If an application has two or more icons, it should install one icon into 
hicolor, and the other icon(s) into their respective theme folders. It's here 
I'm a bit unsure; if an application has a "default" icon plus a crystalsvg 
icon, shouldn't the crystalsvg icon be _in_ the theme, 
kdelibs/pics/crystalsvg? It seems more modularized and flexible to me.

What it boils down to(AFAICT) is that KDE does not play very well with the 
fd.o icon theme spec; most applications only have one icon but they 
nevertheless install into crystalsvg, meaning that they don't work with other 
themes.
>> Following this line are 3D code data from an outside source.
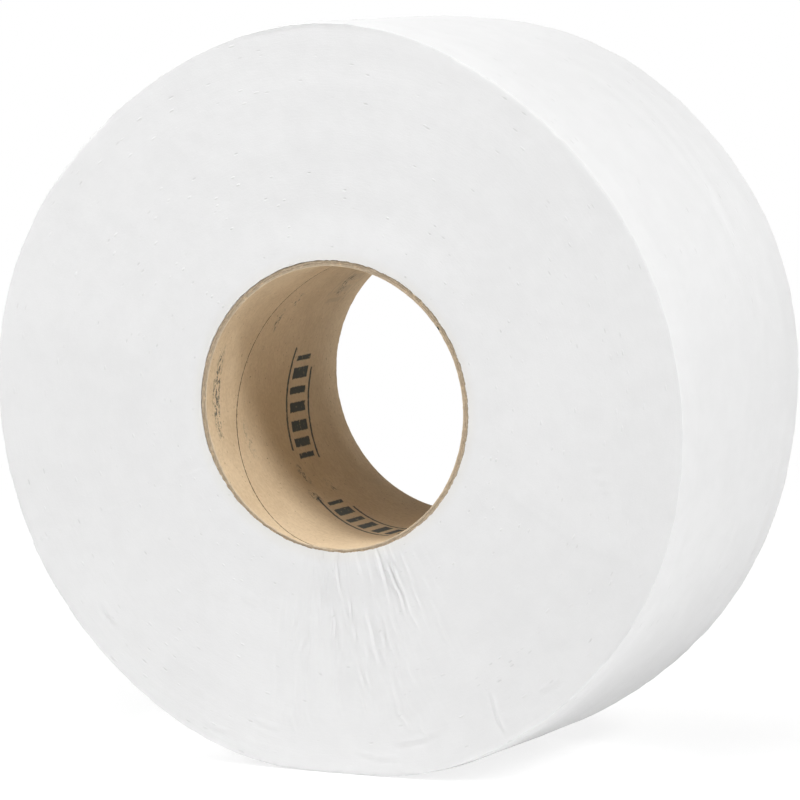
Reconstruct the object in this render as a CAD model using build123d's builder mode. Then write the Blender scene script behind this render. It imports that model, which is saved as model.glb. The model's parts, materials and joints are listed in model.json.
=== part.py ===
"""Jumbo toilet paper roll: a wound tissue web on a spiral-wound cardboard core.

The roll lies on its round side, with its axis along Y and the front face at -Y. Z is up from the
small flat spot that the soft paper presses into the floor, and the origin is in its middle.
"""

from build123d import *
from math import cos, radians, sin, sqrt
import os

# Driving sizes, in millimetres and degrees. Angles are seen from the front, from +X towards +Z.
core_bore_diameter = 76.0  # fits the usual 3 inch spindle
core_wall = 1.6
roll_diameter = 202.0
roll_width = 81.0

sheet_thickness = 0.25  # two embossed plies
tail_angle = 205.0  # where the loose end of the web lies, at the lower left
flat_spot_width = 36.0

rim_taper_length = 9.0  # the outer turns draw in a little towards each cut face
rim_taper_drop = 0.4

turn_band_count = 4  # groups of turns that stand back from the cut faces
turn_band_relief = 0.15

seam_pitch = 88.0  # advance of the inner ply's butt joint in one turn
seam_width = 0.4
seam_depth = 0.35
seam_front_angle = 260.0  # where the joint meets the front end
seam_overrun = 2.0  # the cut starts and stops this far outside the core

# Sizes that follow from the driving ones
roll_radius = roll_diameter / 2
bore_radius = core_bore_diameter / 2
core_radius = bore_radius + core_wall
half_width = roll_width / 2
axis_height = sqrt(roll_radius**2 - (flat_spot_width / 2) ** 2)
turn_band_width = (roll_radius - rim_taper_drop - core_radius) / (2 * turn_band_count + 1)

mid_plane = Plane.XZ
front_plane = Plane.XZ.offset(half_width)
back_plane = Plane(origin=(0, half_width, 0), x_dir=(-1, 0, 0), z_dir=(0, 1, 0))
axis_point = (0, axis_height)
roll_axis = Axis((0, 0, axis_height), (0, -1, 0))


def wound_section(outer_radius, offset):
    """The roll's outline, this far in front of the mid plane.

    Four quarter arcs lose one sheet in a turn, and the step of the loose end closes them.
    """
    quarter_turn = 90
    quarter_loss = sheet_thickness / 4
    with BuildSketch(mid_plane.offset(offset)) as section:
        with BuildLine():
            centre = Vector(*axis_point)
            arcs = []
            for quarter in range(4):
                start_angle = tail_angle + quarter_turn * quarter
                radius = outer_radius - quarter_loss * quarter
                arcs.append(CenterArc(centre, radius, start_angle, quarter_turn))
                end_angle = radians(start_angle + quarter_turn)
                centre += Vector(cos(end_angle), sin(end_angle)) * quarter_loss
            Line(arcs[-1] @ 1, arcs[0] @ 0)
        make_face()
    return section.sketch


# The wound web, as one solid
with BuildPart() as tissue_paper:
    straight_half = half_width - rim_taper_length
    extrude(wound_section(roll_radius, 0), amount=straight_half, both=True)

    # The outer turns draw in towards both cut faces.
    for side in (1, -1):
        shoulder = wound_section(roll_radius, side * straight_half)
        rim = wound_section(roll_radius - rim_taper_drop, side * half_width)
        loft([shoulder, rim], ruled=True)

    # The flat spot on the floor
    split(bisect_by=Plane.XY, keep=Keep.TOP)

    # The seat of the core
    with BuildSketch(mid_plane):
        with Locations(axis_point):
            Circle(core_radius)
    extrude(amount=half_width, both=True, mode=Mode.SUBTRACT)

    # Bands of turns that stand back from the faces
    for band in range(turn_band_count):
        band_inner = core_radius + turn_band_width * (2 * band + 1)
        with BuildSketch(front_plane, back_plane):
            with Locations(axis_point):
                Circle(band_inner + turn_band_width)
                Circle(band_inner, mode=Mode.SUBTRACT)
        extrude(amount=-turn_band_relief, mode=Mode.SUBTRACT)

# The cardboard tube
with BuildPart() as cardboard_core:
    with BuildSketch(mid_plane):
        with Locations(axis_point):
            Circle(core_radius)
            Circle(bore_radius, mode=Mode.SUBTRACT)
    extrude(amount=half_width, both=True)

    # The butt joint of its inner ply, a right-hand helix from end to end
    seam_start_angle = seam_front_angle + 360 * seam_overrun / seam_pitch
    with BuildLine() as seam:
        # A helix along +Y starts straight above the axis, at 90 degrees.
        unturned_seam = Helix(
            pitch=seam_pitch,
            height=roll_width + 2 * seam_overrun,
            radius=bore_radius,
            center=(0, -half_width - seam_overrun, axis_height),
            direction=(0, 1, 0),
            mode=Mode.PRIVATE,
        )
        add(unturned_seam.rotate(roll_axis, seam_start_angle - 90))
    outwards = (cos(radians(seam_start_angle)), 0, sin(radians(seam_start_angle)))
    with BuildSketch(Plane(seam.line @ 0, outwards, seam.line % 0)):
        Rectangle(2 * seam_depth, seam_width)
    sweep(path=seam.line, is_frenet=True, mode=Mode.SUBTRACT)

tissue_paper.part.label = "tissue_paper"
cardboard_core.part.label = "cardboard_core"

os.makedirs("parts", exist_ok=True)
export_step(tissue_paper.part, "parts/tissue_paper.step")
export_step(cardboard_core.part, "parts/cardboard_core.step")
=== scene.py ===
"""Dresses the jumbo toilet paper roll: the wound tissue, its cardboard core, the studio and the camera.

Both pieces are meshed anew around the frame's axis, in millimetres, and turned into metres when
their meshes are made. Angles are seen from the front, from +X towards +Z. Depth runs from the
front face to the back face.
"""

import json
import logging
import math
from dataclasses import dataclass, field
from enum import Enum
from functools import reduce
from typing import Any, Optional, Sequence, Union

import bpy
import numpy as np
from mathutils import Matrix, Vector


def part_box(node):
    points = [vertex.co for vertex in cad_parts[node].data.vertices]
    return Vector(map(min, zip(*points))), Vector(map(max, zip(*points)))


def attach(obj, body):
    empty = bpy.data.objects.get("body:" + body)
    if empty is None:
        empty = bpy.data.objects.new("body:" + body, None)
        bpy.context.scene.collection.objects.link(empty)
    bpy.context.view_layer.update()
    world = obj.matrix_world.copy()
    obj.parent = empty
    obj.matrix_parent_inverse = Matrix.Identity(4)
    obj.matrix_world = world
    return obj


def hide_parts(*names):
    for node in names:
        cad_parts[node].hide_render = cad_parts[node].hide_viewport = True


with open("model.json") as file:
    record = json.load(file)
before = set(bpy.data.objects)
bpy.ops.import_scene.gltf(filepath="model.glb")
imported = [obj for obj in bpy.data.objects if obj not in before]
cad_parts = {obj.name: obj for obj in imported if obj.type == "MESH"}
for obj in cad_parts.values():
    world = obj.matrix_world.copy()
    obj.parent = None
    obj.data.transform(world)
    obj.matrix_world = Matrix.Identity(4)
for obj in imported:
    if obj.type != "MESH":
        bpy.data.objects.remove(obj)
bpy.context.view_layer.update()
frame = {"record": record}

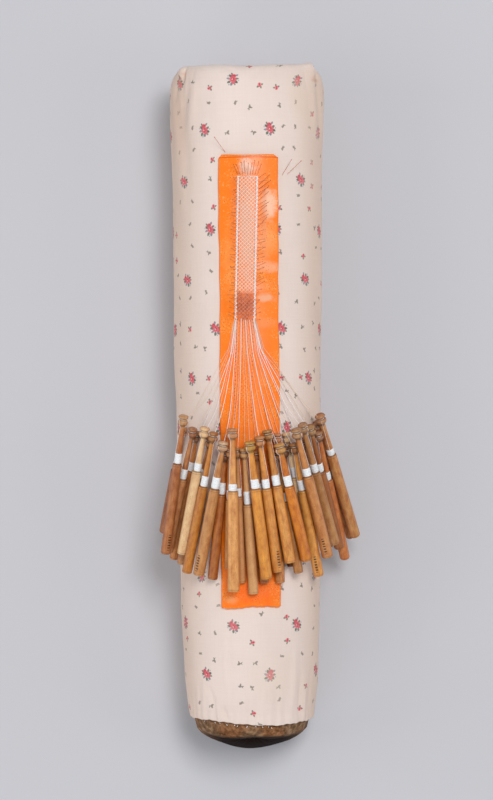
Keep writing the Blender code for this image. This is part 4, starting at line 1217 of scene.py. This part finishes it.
# %% Turning the thirty bobbins
bobbins = {}
for number, name in enumerate(BOBBIN_NAMES, start=1):
    size = measured[name]
    rings = [(MM * along, MM * radius, 0.0) for along, radius in turned_profile(size, number)]
    bobbin = draw_out("turned_" + name, rings, 26)
    close_ends(bobbin)
    carry(bobbin, size, number)
    bobbins[name] = bobbin
print("bobbin triangles:", sum(count_triangles(bobbin) for bobbin in bobbins.values()))

# %% [markdown]
# ### Wood
#
# Lace bobbins are turned from whatever close-grained wood is at hand: box, plum, maple, stained beech.  All
# share one make of surface: oiled, and polished by fingers, with streaks along the grain, short dark pores,
# darker bands in the grooves and round the tail, and painted shade on the undersides.  So one function makes
# the finish, and each bobbin brings its own colours in an attribute.  A few carry an owner's tally, burnt in
# near the tail as plain strokes.

# %% The colour of each bobbin: wood, body and head
BOBBIN_WOODS = (
    ("brown", "#B4703E", "#CC9462"), ("orange", "#BC7A48", "#CE9E6C"), ("brown", "#CC8E5A", "#BE8C64"),
    ("orange", "#D48C46", "#9A6A42"), ("pale", "#EAC492", "#E8BE8C"), ("orange", "#C88F5C", "#B88456"),
    ("honey", "#CC8638", "#B8824C"), ("honey", "#D0955A", "#CEA884"), ("orange", "#BE7434", "#8A5A38"),
    ("honey", "#D89A58", "#D89E6C"), ("honey", "#E8A862", "#CC9466"), ("pale", "#D2945A", "#B8804C"),
    ("pale", "#D8A268", "#D4A46A"), ("honey", "#E49A3C", "#C49648"), ("brown", "#C88646", "#A86C38"),
    ("honey", "#DE9848", "#C48652"), ("orange", "#E09C4C", "#B4844A"), ("brown", "#CE8C4C", "#C8885C"),
    ("orange", "#DA8424", "#CE9854"), ("brown", "#8E5220", "#7A5236"), ("honey", "#BC8246", "#A8703A"),
    ("pale", "#FCDCAC", "#F0C894"), ("honey", "#E4A04C", "#A87440"), ("honey", "#D08E50", "#B88C62"),
    ("brown", "#C48A50", "#94664A"), ("honey", "#C28C54", "#B48C64"), ("honey", "#A8662F", "#B48A5A"),
    ("orange", "#DC8A48", "#A87A58"), ("brown", "#DE9858", "#C89870"), ("orange", "#D29456", "#BC865A"),
)
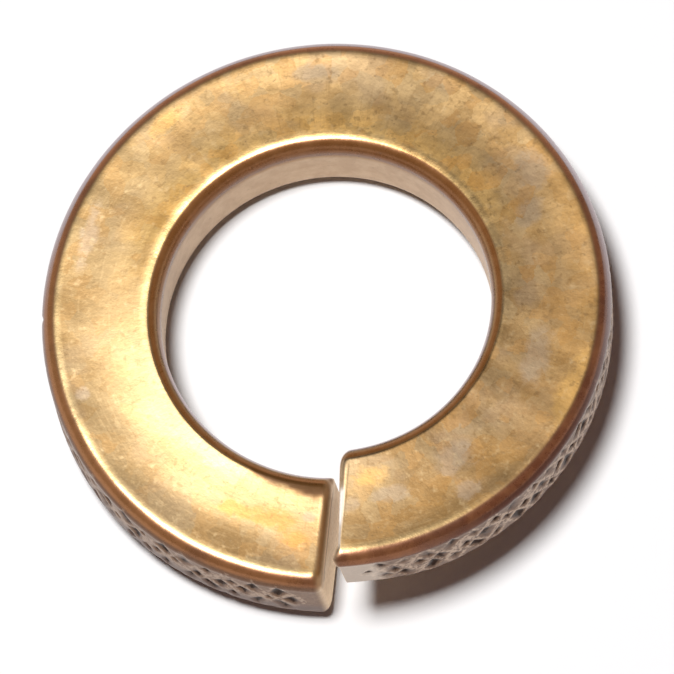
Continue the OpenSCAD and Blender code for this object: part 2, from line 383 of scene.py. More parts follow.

In other words, most icons(not those in kdelibs/pics/crystalsvg) 
needs to be renamed from cr-* to hi-*.

This probably sounds confusing; "Should an icon with crystalsvg look not be 
installed in crystalsvg?" Explanation: the icon will still appear when the 
crystalsvg theme is used(KDE's default setup) since crystalsvg inherits 
hicolor, the difference is that the icon will also show up with other themes, 
and that's better than nothing.

Doesn't that mean hicolor becomes a mixture of all different kinds of icons? 
Yes, and that's a feature not a bug, because hicolor is not a /theme/, it 
doesn't have a look&feel, but is a default namespace which all different 
kinds of applications, 3rd parties, and so forth, installs into, such that 
their icons is available everywhere. You can't choose to "use" hicolor as 
your theme.

However, KDE /did/ have a theme(as in theme) named "hicolor" which had a 
particular look, and when the XDG spec was written, "hicolor" was chosen as
name for the default theme/namespace to provide backwards compatibility with 
KDE.

A+? D-? Should I crawl back under my rock?